Output the material below in full, exactly as it is.

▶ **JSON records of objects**
- - - - - - -
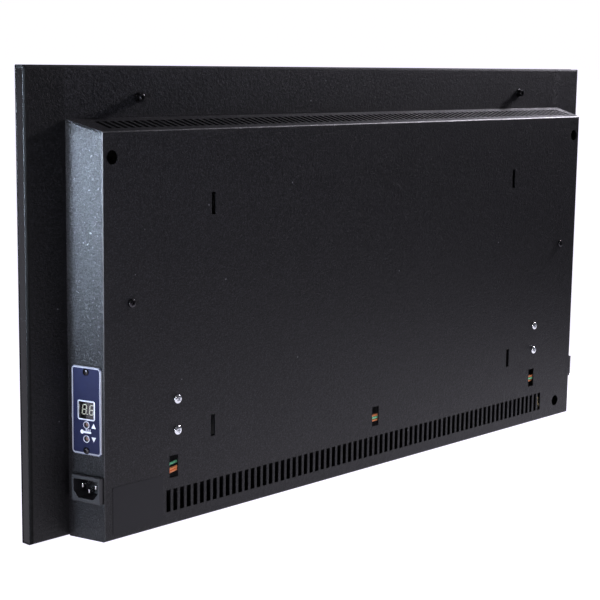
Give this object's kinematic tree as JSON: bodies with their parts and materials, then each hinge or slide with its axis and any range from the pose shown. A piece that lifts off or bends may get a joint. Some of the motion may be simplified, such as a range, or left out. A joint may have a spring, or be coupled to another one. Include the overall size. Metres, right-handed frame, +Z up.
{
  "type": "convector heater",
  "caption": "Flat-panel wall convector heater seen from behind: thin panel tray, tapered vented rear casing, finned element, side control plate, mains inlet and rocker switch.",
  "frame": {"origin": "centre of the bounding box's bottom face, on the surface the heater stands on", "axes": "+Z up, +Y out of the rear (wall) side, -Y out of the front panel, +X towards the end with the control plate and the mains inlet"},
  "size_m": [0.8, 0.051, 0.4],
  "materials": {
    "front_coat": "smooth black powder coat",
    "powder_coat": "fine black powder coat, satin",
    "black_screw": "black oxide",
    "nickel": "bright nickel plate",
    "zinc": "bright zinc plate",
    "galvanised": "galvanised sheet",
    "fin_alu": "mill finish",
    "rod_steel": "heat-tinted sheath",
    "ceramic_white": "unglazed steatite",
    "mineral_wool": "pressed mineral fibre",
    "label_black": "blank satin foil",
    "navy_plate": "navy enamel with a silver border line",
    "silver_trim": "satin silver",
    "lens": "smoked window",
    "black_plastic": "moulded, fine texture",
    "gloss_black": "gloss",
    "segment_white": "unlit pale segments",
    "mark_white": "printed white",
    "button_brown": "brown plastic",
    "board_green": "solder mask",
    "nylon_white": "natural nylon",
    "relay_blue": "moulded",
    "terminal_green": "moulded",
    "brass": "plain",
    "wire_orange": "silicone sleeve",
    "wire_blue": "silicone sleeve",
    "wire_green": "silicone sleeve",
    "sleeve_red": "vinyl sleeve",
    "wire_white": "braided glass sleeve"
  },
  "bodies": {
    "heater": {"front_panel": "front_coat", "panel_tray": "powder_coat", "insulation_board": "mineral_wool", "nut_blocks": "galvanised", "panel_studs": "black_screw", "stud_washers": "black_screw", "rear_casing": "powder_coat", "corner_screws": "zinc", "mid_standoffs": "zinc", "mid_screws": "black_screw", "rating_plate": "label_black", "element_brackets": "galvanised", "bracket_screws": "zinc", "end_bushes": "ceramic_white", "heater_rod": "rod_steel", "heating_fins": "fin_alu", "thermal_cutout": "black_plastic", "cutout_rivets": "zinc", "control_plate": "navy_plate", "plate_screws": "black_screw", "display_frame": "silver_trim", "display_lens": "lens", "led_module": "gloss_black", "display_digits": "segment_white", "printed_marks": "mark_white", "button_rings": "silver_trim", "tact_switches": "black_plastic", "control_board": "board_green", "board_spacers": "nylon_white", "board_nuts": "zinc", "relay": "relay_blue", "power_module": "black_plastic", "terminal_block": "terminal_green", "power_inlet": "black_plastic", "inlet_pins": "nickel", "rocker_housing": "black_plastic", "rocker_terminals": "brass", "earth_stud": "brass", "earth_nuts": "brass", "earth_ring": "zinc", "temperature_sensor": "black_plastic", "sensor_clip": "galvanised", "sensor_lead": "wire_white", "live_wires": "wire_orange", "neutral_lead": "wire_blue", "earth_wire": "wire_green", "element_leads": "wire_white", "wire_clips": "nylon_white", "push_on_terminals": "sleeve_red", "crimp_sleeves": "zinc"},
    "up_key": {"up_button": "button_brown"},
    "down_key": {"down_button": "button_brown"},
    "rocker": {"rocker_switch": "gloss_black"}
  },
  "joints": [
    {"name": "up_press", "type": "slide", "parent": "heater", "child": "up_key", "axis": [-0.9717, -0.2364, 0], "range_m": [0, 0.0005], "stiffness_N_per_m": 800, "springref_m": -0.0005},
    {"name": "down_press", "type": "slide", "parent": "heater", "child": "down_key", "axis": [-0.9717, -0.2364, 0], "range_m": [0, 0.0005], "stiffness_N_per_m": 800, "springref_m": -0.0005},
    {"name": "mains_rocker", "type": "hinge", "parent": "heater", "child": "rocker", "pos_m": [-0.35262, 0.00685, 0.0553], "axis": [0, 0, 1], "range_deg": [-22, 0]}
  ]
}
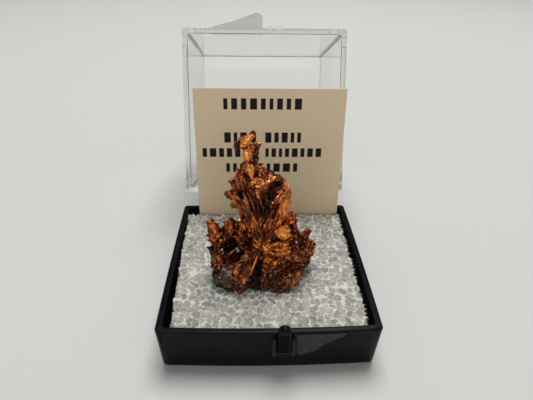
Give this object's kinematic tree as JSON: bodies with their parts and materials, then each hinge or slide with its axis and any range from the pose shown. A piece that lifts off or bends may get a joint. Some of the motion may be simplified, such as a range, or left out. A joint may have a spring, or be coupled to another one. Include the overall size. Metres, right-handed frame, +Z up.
- - - - - - -
▶ **SOLUTION TO THIS TASK**
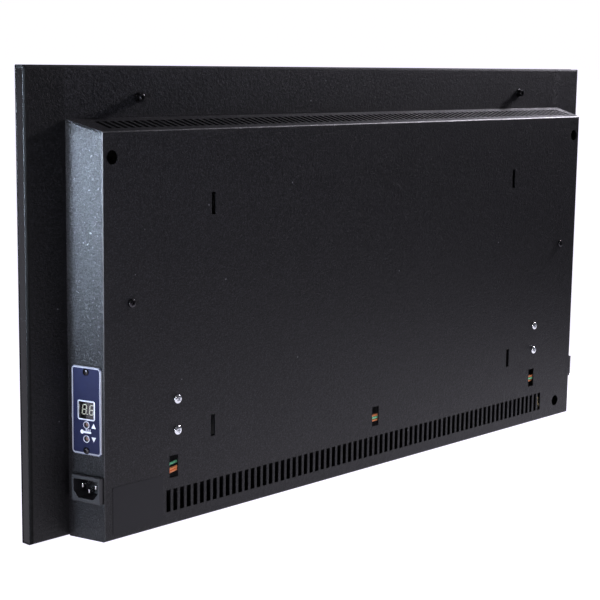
Give this object's kinematic tree as JSON: bodies with their parts and materials, then each hinge or slide with its axis and any range from the pose shown. A piece that lifts off or bends may get a joint. Some of the motion may be simplified, such as a range, or left out. A joint may have a spring, or be coupled to another one. Include the overall size. Metres, right-handed frame, +Z up.
{
  "type": "convector heater",
  "caption": "Flat-panel wall convector heater seen from behind: thin panel tray, tapered vented rear casing, finned element, side control plate, mains inlet and rocker switch.",
  "frame": {"origin": "centre of the bounding box's bottom face, on the surface the heater stands on", "axes": "+Z up, +Y out of the rear (wall) side, -Y out of the front panel, +X towards the end with the control plate and the mains inlet"},
  "size_m": [0.8, 0.051, 0.4],
  "materials": {
    "front_coat": "smooth black powder coat",
    "powder_coat": "fine black powder coat, satin",
    "black_screw": "black oxide",
    "nickel": "bright nickel plate",
    "zinc": "bright zinc plate",
    "galvanised": "galvanised sheet",
    "fin_alu": "mill finish",
    "rod_steel": "heat-tinted sheath",
    "ceramic_white": "unglazed steatite",
    "mineral_wool": "pressed mineral fibre",
    "label_black": "blank satin foil",
    "navy_plate": "navy enamel with a silver border line",
    "silver_trim": "satin silver",
    "lens": "smoked window",
    "black_plastic": "moulded, fine texture",
    "gloss_black": "gloss",
    "segment_white": "unlit pale segments",
    "mark_white": "printed white",
    "button_brown": "brown plastic",
    "board_green": "solder mask",
    "nylon_white": "natural nylon",
    "relay_blue": "moulded",
    "terminal_green": "moulded",
    "brass": "plain",
    "wire_orange": "silicone sleeve",
    "wire_blue": "silicone sleeve",
    "wire_green": "silicone sleeve",
    "sleeve_red": "vinyl sleeve",
    "wire_white": "braided glass sleeve"
  },
  "bodies": {
    "heater": {"front_panel": "front_coat", "panel_tray": "powder_coat", "insulation_board": "mineral_wool", "nut_blocks": "galvanised", "panel_studs": "black_screw", "stud_washers": "black_screw", "rear_casing": "powder_coat", "corner_screws": "zinc", "mid_standoffs": "zinc", "mid_screws": "black_screw", "rating_plate": "label_black", "element_brackets": "galvanised", "bracket_screws": "zinc", "end_bushes": "ceramic_white", "heater_rod": "rod_steel", "heating_fins": "fin_alu", "thermal_cutout": "black_plastic", "cutout_rivets": "zinc", "control_plate": "navy_plate", "plate_screws": "black_screw", "display_frame": "silver_trim", "display_lens": "lens", "led_module": "gloss_black", "display_digits": "segment_white", "printed_marks": "mark_white", "button_rings": "silver_trim", "tact_switches": "black_plastic", "control_board": "board_green", "board_spacers": "nylon_white", "board_nuts": "zinc", "relay": "relay_blue", "power_module": "black_plastic", "terminal_block": "terminal_green", "power_inlet": "black_plastic", "inlet_pins": "nickel", "rocker_housing": "black_plastic", "rocker_terminals": "brass", "earth_stud": "brass", "earth_nuts": "brass", "earth_ring": "zinc", "temperature_sensor": "black_plastic", "sensor_clip": "galvanised", "sensor_lead": "wire_white", "live_wires": "wire_orange", "neutral_lead": "wire_blue", "earth_wire": "wire_green", "element_leads": "wire_white", "wire_clips": "nylon_white", "push_on_terminals": "sleeve_red", "crimp_sleeves": "zinc"},
    "up_key": {"up_button": "button_brown"},
    "down_key": {"down_button": "button_brown"},
    "rocker": {"rocker_switch": "gloss_black"}
  },
  "joints": [
    {"name": "up_press", "type": "slide", "parent": "heater", "child": "up_key", "axis": [-0.9717, -0.2364, 0], "range_m": [0, 0.0005], "stiffness_N_per_m": 800, "springref_m": -0.0005},
    {"name": "down_press", "type": "slide", "parent": "heater", "child": "down_key", "axis": [-0.9717, -0.2364, 0], "range_m": [0, 0.0005], "stiffness_N_per_m": 800, "springref_m": -0.0005},
    {"name": "mains_rocker", "type": "hinge", "parent": "heater", "child": "rocker", "pos_m": [-0.35262, 0.00685, 0.0553], "axis": [0, 0, 1], "range_deg": [-22, 0]}
  ]
}
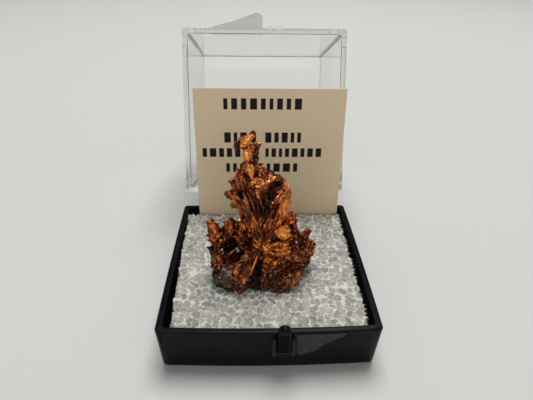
Give this object's kinematic tree as JSON: bodies with their parts and materials, then each hinge or slide with its axis and any range from the pose shown. A piece that lifts off or bends may get a joint. Some of the motion may be simplified, such as a range, or left out. A joint may have a spring, or be coupled to another one. Include the overall size. Metres, right-handed frame, +Z up.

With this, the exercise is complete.